Eric's blank face in front of her was like a distorted mirror in which she saw his concealed tension.

"Compton," he said.

Her face showed incredulity and a mounting rage, and she knew then that she had always suspected that. It had just lingered at the edge of her awareness, too painful to acknowledge.

"Why?" she asked.

"To eliminate me and have the time to build his way back to you," Eric stated and watched her reaction closely. "To curry some favour with the new master."

Alia saw Eric straighten his back and brace himself. He expected a denial and a fierce defence of her first lover, she could read it in the hard lines of his countenance. That had been her habit.

"Peru," she muttered instead.

"What?"

"He went to Peru or around there, I don't remember. He was very excited by his findings and once he said that he had something up his sleeve… he was so cheerful. He said something about the fact that you were not a problem anymore." Alia covered the mouth with a hand and cursed. She did not know if it was rage, pain or remorse. Maybe all of them. Maybe just what remains after the last standing soldier defending a position collapses.

She continued, "Maybe he even betrayed Sophie-Anne. The takeover was so smooth, and he pledged too eagerly to that worm, and licked his ass at every turn."

Eric stared at her.

"I thought that either, afterward," he said.

"I hope he had a miserable life, the only one he deserved, and when I meet him again… he'll taste my sword." Alia uttered the words calmly.

Eric blinked. "I met him after I took the kingdom, and I saw to it that he had no other chances to waste space in this world."

"Did you kill him?"

"Karin," he answered.

"What a pity. It would have been only fair that it were me to dispatch him."

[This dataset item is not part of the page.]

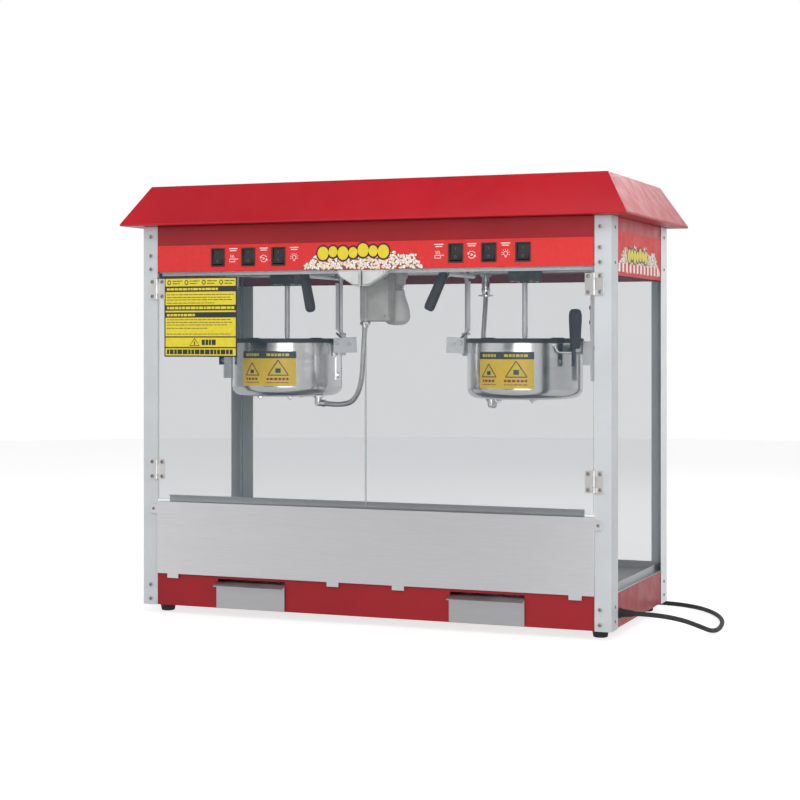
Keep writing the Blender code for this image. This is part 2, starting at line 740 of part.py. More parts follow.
def lift_lever(name, side, material):
    """A grip and a rod at the front, and a fork above the ceiling that lifts the shaft."""
    rod_end = KETTLE_Y + 0.010
    arm = [
        (LEVER_X - 0.002, LEVER_Z - 0.002),
        (LEVER_X + 0.002, LEVER_Z - 0.002),
        (LEVER_X + 0.002, FORK_TOP - 0.003),
        (KETTLE_X + 0.051, FORK_TOP - 0.003),
        (KETTLE_X + 0.051, FORK_TOP),
        (LEVER_X - 0.002, FORK_TOP),
    ]
    outline = [(side * x, z) for x, z in arm]
    grip = [(side * 0.1132, -0.1846, 0.5600), (side * LEVER_X, -0.1634, LEVER_Z + 0.003)]
    shapes = [
        prism(outline, "Y", KETTLE_Y - 0.010, KETTLE_Y + 0.010),
        rod((side * LEVER_X, -0.168, LEVER_Z), (side * LEVER_X, rod_end, LEVER_Z), ROD_RADIUS, segments=12),
        capsule(*grip, 0.0095),
    ]
    slot_x = ordered(side, KETTLE_X - 0.011, KETTLE_X + 0.060)
    slot = block(slot_x, (KETTLE_Y - 0.0065, KETTLE_Y + 0.0065), (FORK_TOP - 0.01, FORK_TOP + 0.01))
    return make(name, material, shapes, [slot], pivot=(side * LEVER_X, rod_end, LEVER_Z))


def tilt_handle(name, side, material):
    """The grip that tips a kettle, on a flat bar that is clamped to the outer pivot pin."""
    bar_x = ordered(side, *TILT_BAR)
    grip_x, grip_y = side * TILT_GRIP[0], TILT_GRIP[1]
    profile = [
        (0.0080, 0.4920),
        (0.0095, 0.4970),
        (0.0105, 0.5200),
        (0.0116, 0.5450),
        (0.0108, 0.5575),
        (0.0070, 0.5635),
    ]
    ends = [(x, KETTLE_Y, PIVOT_Z) for x in bar_x]
    shapes = [
        block(bar_x, (-0.087, -0.073), (0.461, 0.505)),
        block(bar_x, (-0.087, -0.011), (0.486, 0.500)),
        rod(*ends, TILT_BOSS_RADIUS),
        turned(profile, (grip_x, grip_y), segments=14),
    ]
    hole = [(side * x, KETTLE_Y, PIVOT_Z) for x in (0.340, 0.360)]
    return make(name, material, shapes, [rod(*hole, PIN_HOLE)], pivot=(side * KETTLE_X, KETTLE_Y, PIVOT_Z))


def hanger(name, side, material):
    """The bracket under the ceiling that carries both pivot pins of one kettle."""
    rear = HANGER_REAR
    outline = [
        (rear, HANGER_TOP),
        (-0.025, HANGER_TOP),
        (-0.027, 0.590),
        (-0.034, 0.5835),
        (-0.034, 0.4345),
        (-0.004, 0.4345),
        (-0.004, 0.5835),
        (0.010, 0.600),
        (rear, 0.615),
    ]
    ledge = (KETTLE_Y - 0.011, KETTLE_Y + 0.011)
    strap_z = (HANGER_TOP - 0.0025, HANGER_TOP)
    foot_of_rod = (side * HANGER_ROD_X, KETTLE_Y, 0.519)
    shapes = [
        block(ordered(side, HANGER_INNER[0], HANGER_OUTER[1]), (0.008, rear), strap_z),
        prism(outline, "X", *ordered(side, *HANGER_OUTER)),
        block(ordered(side, 0.122, 0.1295), (KETTLE_Y - 0.008, rear), (HANGER_TOP - 0.005, HANGER_TOP)),
        rod(foot_of_rod, (side * HANGER_ROD_X, KETTLE_Y, 0.633), HANGER_ROD_RADIUS, segments=12),
        block(ordered(side, HANGER_INNER[0], 0.1305), ledge, (0.518, 0.521)),
        block(ordered(side, *HANGER_INNER), ledge, (0.479, 0.521)),
    ]
    cuts = []
    for low, high in (HANGER_INNER, HANGER_OUTER):
        ends = [(side * x, KETTLE_Y, PIVOT_Z) for x in (low - 0.003, high + 0.003)]
        cuts.append(rod(*ends, PIN_HOLE))
    return make(name, material, shapes, cuts)


def lamp(material):
    """The reflector bulb that keeps the popcorn warm, hanging from its holder."""
    profile = [
        (0.0120, 0.5355),
        (0.0200, 0.5385),
        (0.0245, 0.5460),
        (0.0250, 0.5560),
        (0.0220, 0.5720),
        (0.0160, 0.5880),
        (0.0145, 0.6000),
        (0.0145, CEILING_BOTTOM - 0.001),
    ]
    return make("warming_lamp", material, [turned(profile, (0.0, LAMP_Y), segments=18)])


def junction_box(material):
    """The plastic box where the left kettle's conduit ends."""
    shape = block(*JUNCTION_BOX, (JUNCTION_BOX_BOTTOM, CEILING_BOTTOM - 0.001))
    return make("junction_box", material, [shape])


def mains_lead(rubber):
    """The gland in the skirt, the lead, its coil behind the cabinet and its plug."""
    y, z = GLAND_PLACE
    skin = SKIN_X + GAP
    gland = [
        rod((skin, y, z), (skin + 0.0025, y, z), 0.009),
        rod((skin - 0.005, y, z), (skin + 0.001, y, z), 0.0055),
        rod((skin + 0.002, y, z), (0.4735, y, z), 0.0075, 0.0052),
    ]
    make("cord_gland", rubber, gland)
    tube("power_cord", rubber, CORD_ROUTE, CORD_RADIUS)
    inner, outer = COIL_RADIUS - COIL_HALF_BAND, COIL_RADIUS + COIL_HALF_BAND
    soft = 0.004
    section = [
        (inner + soft, 0.0),
        (outer - soft, 0.0),
        (outer, soft),
        (outer, COIL_HEIGHT - soft),
        (outer - soft, COIL_HEIGHT),
        (inner + soft, COIL_HEIGHT),
        (inner, COIL_HEIGHT - soft),
        (inner, soft),
    ]
    make("cord_coil", rubber, [turned(section, COIL_CENTRE, 28, ring=True)])
    tip_y, tip_z = COIL_CENTRE[1] - COIL_RADIUS, PLUG_HEIGHT
    plug = [
        rod((0.3040, tip_y, tip_z), (0.2690, tip_y, tip_z), 0.0130, 0.0125),
        rod((0.3210, tip_y, tip_z), (0.3030, tip_y, tip_z), 0.0048, 0.0075),
    ]
    for offset in (-PLUG_PIN_OFFSET, PLUG_PIN_OFFSET):
        start = (0.2700, tip_y + offset, tip_z)
        plug.append(rod(start, (0.2500, tip_y + offset, tip_z), 0.0022, segments=12))
    make("mains_plug", rubber, plug)


def clear_scene():
    for old in list(bpy.data.objects):
        bpy.data.objects.remove(old, do_unlink=True)


def main():
    clear_scene()
    red = finish("red_paint", (0.52, 0.02, 0.03), 0.35)
    powder = finish("powder_coat", (0.70, 0.72, 0.74), 0.5)
    steel = finish("stainless", (0.62, 0.62, 0.61), 0.3, 1.0)
    polished = finish("polished_steel", (0.72, 0.72, 0.70), 0.15, 1.0)
    nickel = finish("nickel", (0.66, 0.65, 0.62), 0.3, 1.0)
    glass = finish("clear_glass", (0.86, 0.90, 0.90), 0.05, 0.0, 0.25)
    black = finish("black_plastic", (0.03, 0.03, 0.035), 0.5)
    white = finish("white_plastic", (0.80, 0.80, 0.79), 0.4)
    beige = finish("beige_plastic", (0.48, 0.45, 0.40), 0.5)
    iron = finish("dark_casting", (0.10, 0.10, 0.11), 0.5, 0.6)
    rubber = finish("black_rubber", (0.02, 0.02, 0.02), 0.7)
    frosted = finish("frosted_glass", (0.75, 0.74, 0.71), 0.4)
    galvanised = finish("conduit_steel", (0.45, 0.45, 0.44), 0.4, 1.0)

    for end_name, end in (("front", -1), ("rear", 1)):
        for word, side in SIDES:
            post(f"post_{end_name}_{word}", side, end, powder)
            place = (side * FOOT_PLACE[0], end * FOOT_PLACE[1])
            foot(f"foot_{end_name}_{word}", *place, rubber)
    roof(red)
    front_fascia(red)
    upper_housing(red)
    ceiling_plate(steel)
    base_shell(red)
    floor_tray(steel)
    sill_panel(steel)
    fixed_glass(glass)
    lamp(frosted)
    junction_box(beige)
    for word, side in SIDES:
        door(side, glass, nickel, white)
        drawer(f"crumb_drawer_{word}", side, steel)
        for switch, place in SWITCHES[word]:
            rocker(f"rocker_{switch}_{word}", place, black)
        kettle(f"kettle_{word}", side, polished)
        lid_flap(f"lid_flap_{word}", side, black)
        agitator(f"agitator_{word}", side, steel)
        drive_shaft(f"drive_shaft_{word}", side, steel)
        drive_hub(f"drive_hub_{word}", side, iron)
        gear_motor(f"gear_motor_{word}", side, iron)
        lift_lever(f"lift_lever_{word}", side, black)
        tilt_handle(f"tilt_handle_{word}", side, black)
        hanger(f"hanger_{word}", side, steel)
        tube(f"conduit_{word}", galvanised, CONDUIT_ROUTES[word], CONDUIT_RADIUS)
    mains_lead(rubber)


main()
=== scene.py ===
"""Looks of the two-kettle popcorn machine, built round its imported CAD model.

Metres, +Z up, in the CAD frame: the origin is on the table under the middle of the roof,
+X runs to the right of someone who faces the doors, and +Y runs to the back. Left and
right pieces mirror each other, so many functions take side = -1 (left) or +1 (right).
mm() writes a list of points shortly, in millimetres: for a turned shape each pair is a
radius and a height, and for a flat outline it is a place across and a height.
"""

import math
import random

import bmesh
import bpy
from mathutils import Matrix, Vector


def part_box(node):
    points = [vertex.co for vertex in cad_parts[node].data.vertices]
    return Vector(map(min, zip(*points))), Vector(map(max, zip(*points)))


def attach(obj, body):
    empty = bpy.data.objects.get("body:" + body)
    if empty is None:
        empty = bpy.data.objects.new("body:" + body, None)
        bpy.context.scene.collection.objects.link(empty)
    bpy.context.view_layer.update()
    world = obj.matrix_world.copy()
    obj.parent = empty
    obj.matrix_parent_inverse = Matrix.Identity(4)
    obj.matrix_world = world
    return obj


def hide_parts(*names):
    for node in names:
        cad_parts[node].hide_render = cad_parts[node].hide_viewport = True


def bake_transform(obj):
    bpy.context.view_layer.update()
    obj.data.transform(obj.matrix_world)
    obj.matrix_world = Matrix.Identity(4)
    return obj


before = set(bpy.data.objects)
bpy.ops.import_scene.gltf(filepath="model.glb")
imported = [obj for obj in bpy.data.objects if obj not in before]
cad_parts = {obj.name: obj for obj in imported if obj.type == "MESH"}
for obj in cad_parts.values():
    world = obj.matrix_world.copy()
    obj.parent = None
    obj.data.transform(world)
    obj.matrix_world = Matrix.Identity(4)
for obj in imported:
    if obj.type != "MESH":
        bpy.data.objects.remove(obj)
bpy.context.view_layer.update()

SIDES = (("left", -1), ("right", 1))
X_AXIS, Y_AXIS, Z_AXIS = Vector((1, 0, 0)), Vector((0, 1, 0)), Vector((0, 0, 1))


def mm(*numbers, by=2):
    """Points in metres, from rows of two or three numbers in millimetres."""
    metres = [number / 1000 for number in numbers]
    return [tuple(metres[start : start + by]) for start in range(0, len(metres), by)]


# Camera, level and a little to the right of the front
CAMERA_PLACE = (1.2469, -3.1568, 0.509)
CAMERA_TURN = 21.767
CAMERA_LENS = 81.2
CAMERA_SHIFT_DOWN = -0.0755

# What the steel reflects, left to right, and the lights' places, sizes and powers
STUDIO_BANDS = (
    (0.0, 0.45), (0.08, 1.0), (0.275, 1.0), (0.305, 0.34),
    (0.42, 0.36), (0.5, 0.95), (0.8, 1.0), (1.0, 0.7),
)
STUDIO_LIGHTS = (
    ("key", (0.9, -2.4, 3.0), (1.8, 1.8), 22),
    ("left", (-2.6, -1.8, 1.5), (1.4, 1.4), 13),
    ("right", (2.7, -1.2, 1.6), (1.4, 1.8), 20),
    ("low", (0.9, -3.0, 0.8), (1.7, 1.4), 25),
    ("back", (0.3, 2.6, 2.2), (2.0, 1.2), 26),
)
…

"Would you have killed him?" Eric asked after a while. "In cold blood?"

Alia's gaze was distant. "He played with my life, with your life, and that of those who suffered because of the events he caused. I would have gladly put an end to his useless life myself. Not in cold blood, though. In a very pissed off way."

Eric was silent. His face did not give away his thoughts but she could almost see them. More imagination than a real reading, maybe. Or just a wishful thinking.

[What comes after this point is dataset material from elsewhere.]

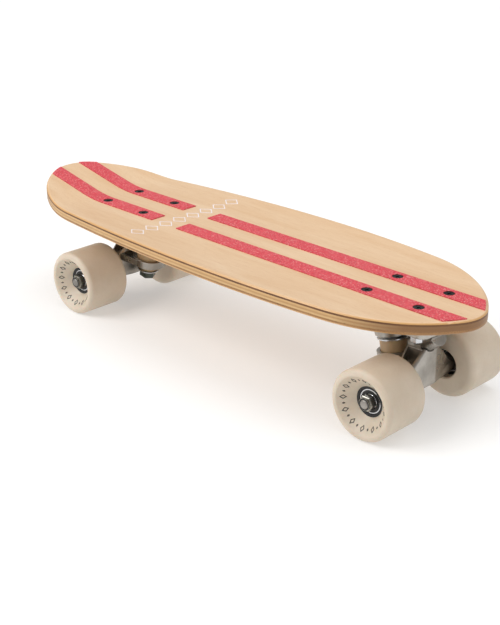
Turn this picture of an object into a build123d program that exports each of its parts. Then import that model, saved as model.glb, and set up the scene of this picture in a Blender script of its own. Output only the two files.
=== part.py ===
"""Small cruiser skateboard: seven-ply maple deck with a kick tail, two cast trucks, four wheels.

Millimetres.  +X runs towards the nose, +Z up, Y across.  The origin is on the ground under
the middle of the deck's length, so the wheels stand on z = 0.
"""
from build123d import *

import math
import os

os.makedirs("parts", exist_ok=True)

# ---------------------------------------------------------------- driving dimensions
# deck
deck_length = 530.0
deck_half_width = 87.0          # at the widest point
widest_x = 40.0
nose_tip_radius = 34.0          # plan outline: radii at the tips, and the degrees that the
nose_side_angle = 6.6           # long side arc and the shoulder arc turn through
nose_shoulder_angle = 53.0
tail_tip_radius = 48.0
tail_side_angle = 8.0
tail_shoulder_angle = 50.0
ply_count = 7
ply_thickness = 1.6
deck_bottom_z = 91.2            # underside of the flat middle
flat_half_width = 32.0          # the middle is flat, the sides curl up beyond this
side_curl_radius = 457.0
kick_angle = 11.6               # degrees
kick_corner_x = -188.0          # where the flat and the kick would meet without a bend
kick_bend_radius = 148.0
edge_rounding = 2.2

# grip strips
strip_thickness = 0.8
strip_width = 17.5
strip_edge_inset = 2.4
front_strip_start_x = -62.0
tail_strip_start_x = -97.0

# deck bolts, a standard hole pattern
bolt_spacing_x = 53.98
bolt_spacing_y = 41.28
bolt_radius = 2.4
bolt_hole_radius = 2.6
bolt_head_radius = 4.85
countersink_radius = 4.6         # in the deck's face
strip_hole_radius = 5.0
recess_length = 5.0
recess_width = 1.2
recess_depth = 1.6
bolt_length = 31.75
bolt_head_rise = 0.4            # the head's top above the deck, below the strip's top
nut_across_flats = 9.53
nut_height = 6.0

# trucks
wheelbase = 338.0               # between the two hole patterns
front_truck_x = 192.0
riser_thickness = 6.35
plate_length = 78.0
plate_width = 56.0
plate_thickness = 6.0
axle_outboard = 18.0            # the axle lies this far outboard of the hole pattern
axle_radius = 3.97
axle_half_length = 75.3
kingpin_lean = 12.0             # degrees from vertical, the nut end outboard
ring_outboard = -9.2            # centre of the hanger's ring
ring_height = 43.8
steering_angle = 36.0           # degrees from horizontal, ring to pivot
plate_corner_radius = 9.0
rib_depth = 4.0                 # the plate's middle rib, between boss and pivot housing
rib_half_width = 5.0
beam_radius = 8.8               # the round axle beam
beam_end_radius = 8.2
beam_end_y = 41.5
body_half_depth = 10.0          # the hanger's upright body, each side of the axle
body_flat_half = 7.0
body_top = 63.0
body_inset = 1.5                # the body starts this far inside the beam's skin
body_corner = 2.5
shoulder_end_y = 33.0
pocket_wall = 3.0

# kingpin stack: distances along the leaning kingpin from the ring's centre, up to the deck
boss_face = 18.5
boss_radius = 15.8
boss_taper = 4.0                # degrees, wider towards the plate
kingpin_radius = 4.76
kingpin_head_seat = 34.0
kingpin_head_height = 6.0
kingpin_tip = -20.0
kingpin_nut_across_flats = 14.3
kingpin_nut_height = 6.0
ring_radius = 16.2
ring_half_height = 4.0
ring_hole_radius = 6.0          # wide enough for the hanger to tilt on its bushings
ring_seat_radius = 13.2
ring_seat_high = 1.5
ring_seat_low = -2.0
web_half_thickness = 3.2
bushing_radius = 12.7
bushing_gap = 0.05
road_bushing_tip_radius = 8.6
road_washer_end = -13.5
board_washer_radius = 14.6
road_washer_radius = 11.2
washer_sheet = 1.6
washer_depth = 2.6
washer_lip = 1.0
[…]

"Very unSookie-like, I'd say," he said.

Alia locked her eyes on his. "One of my teacher told me once that Sookie… grew up and cracked open her cocoon becoming Alia, ready to morph again in whatever I wanted to be."

"Alia…"

She felt a shiver of pleasure as her new name rolled out of his tongue, lingering around him.

"…is a name potentially full of meanings. In old Latin it means other things. It may hints at different sides of your being, at the many layers you can discover in yourself, at—"

"—all the roads I have to walk to find a balance among my many natures, at all the obstacles I have to remove to be finally at peace," she continued wiping a cheek.

"Is that your plan?"

"I have no choice, do I? And I have the time now… and it's a good thing I have much 'cause I proved to be a slow learner." She attempted a smile but did not know if it showed up correctly.

Eric smiled too. "It's a wonderful plan, Alia."

"Hope to live up to it."

"You've always been strong and resilient. You'll succeed in whatever you try."

The fae nodded, and felt a weird dizziness. "Thank you."

The atmosphere had changed and Alia felt compelled to fill it with more neutral words.

"We have to talk about what happened back at Cat Island…"

Eric nodded.

"… but now I need to rest. Another moment?"

Eric took it for the dismissal it was and stood up. "Sure. Call me when you're ready." He stalled a few seconds, then added, "See you soon."